Growth Needs Learning

Posted in Blog, News by EE Team with No Comments

Jan2012 10

The Centre for Policy Studies launched a new report ‘Growth, growth, growth’ at the end of 2011, to accompany the Chancellor’s autumn statement. Introducing the report, CPS director Tim Knox commented:

“As economic storm clouds loom, the Coalition must do all it can to ensure that we have the right conditions in place for long-term private sector growth and prosperity. Boldness and conviction will be crucial.”

While the report zoned in on six big ideas from six conservative MPs, I was surprised to see that none of them were to do with education.

If, as the experts predict, the UK economy looks set to plateau and be outpaced in the coming decades by emerging economies such as China and India, we will of course need bold macroeconomic policies to stimulate growth.

But we will also need bold individuals. We need bold individuals with the qualities necessary to establish and grow new businesses. To design and innovate. To lead and manage resources. To build relationships and trade.

And we will need millions of them. The highest profile UK entrepreneurs and designers are rightly celebrated – the likes of Sir Jonathan Ive, James Dyson, Sir Richard Branson. But at the start of 2011, 13.8m people were employed by UK private sector Small and Medium Enterprises (SMEs), accounting for some £1500bn combined turnover.

So millions of new employers and employees will need to demonstrate these qualities if UK businesses are to survive and thrive in the coming decades.

What we do about education today will define our economic prospects tomorrow. So my big idea for growth is that education practitioners and policymakers need to prioritise equipping young people with these qualities now. And that means all students – not a handful who already show an apparently natural aptitude. How different our education system would look if we placed greater emphasis on developing students’ abilities and confidence to lead projects, work in teams, take measured risks, design new solutions to problems, be resilient, and communicate effectively in different situations.
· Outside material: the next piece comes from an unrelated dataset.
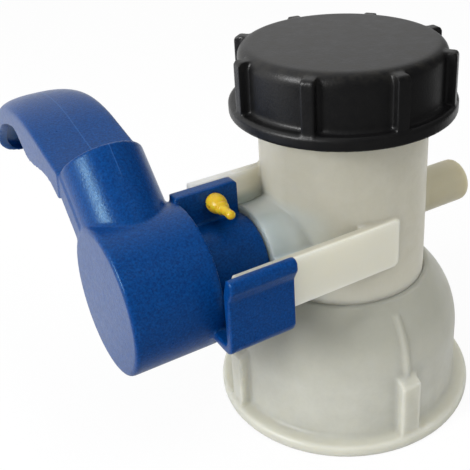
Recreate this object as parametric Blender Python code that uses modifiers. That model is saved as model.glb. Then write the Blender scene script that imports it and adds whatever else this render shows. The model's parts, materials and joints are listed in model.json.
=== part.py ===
"""Butterfly valve for the outlet of an intermediate bulk container, DN 50, shown closed.

Frame: metres, +Z up. The flow tube stands along Z and the coupling nut's rim lies on Z = 0. The stem lies
along X, its handle on the -X side. The handle opens by turning about +X, its top towards -Y.
"""

import math

import bmesh
import bpy
from mathutils import Matrix, Vector

# Assembly
CLEARANCE = 0.0003

# Flow tube, from the spigot below to the outlet above
BORE_RADIUS = 0.0250
TUBE_WALL = 0.0040
TUBE_TOP = 0.1295
SPIGOT_BOTTOM = 0.0195
COLLAR_WIDTH = 0.0065
COLLAR_BOTTOM = 0.0245

# Coupling nut
NUT_SWIVEL_CLEARANCE = 0.00035
NUT_THREAD_ROOM = 0.0015
NUT_WALL = 0.0048
NUT_CONE_BOTTOM = 0.0295
NUT_CONE_TOP = 0.0440
NUT_TOP = 0.0512
NUT_LIP = 0.0017
NUT_DOME_START = 0.0270
NUT_RIM_RADIUS = 0.0475
NUT_RIM_HEIGHT = 0.0045
NUT_RIB_COUNT = 4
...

There are many businesses and organisations like Enabling Enterprise that aim to provide students with exactly these kinds of opportunities. Working with four Aldridge Academies last term, we helped hundreds of students work collaboratively to develop proposals for new community projects in their areas. The winning teams from each Academy were recognised at an event with Societe Generale, and they are now setting up their real ventures: from a community garden to an international community dinner to a local trade fair.

It’s fantastic when students get the chance to be part of special projects like these. But for teachers facing another exams season, the EBacc, and a new national curriculum that prioritises the genealogy of the Kings and Queens of England, it can often be hard to integrate this type of learning in the way schools would like.

The bigger challenge that Enabling Enterprise grapples with is how to avoid the unnecessary choice between building knowledge and developing skills. Enabling Enterprise works to develop programmes that allow students to explore traditional subjects but to do so in a way that always develops the skills for growth: collaboration, original thinking, taking ownership and communicate their findings. The result is students who not only achieve more highly academically, but have the potential to drive the country forward.

If, as a country, we want to look forward to a brighter economic future, we definitely need to take growth seriously. An important pre-requisite is enabling the personal growth and success of individual young people, equipping them with the qualities they will need to become the entrepreneurs, employers and employees of tomorrow.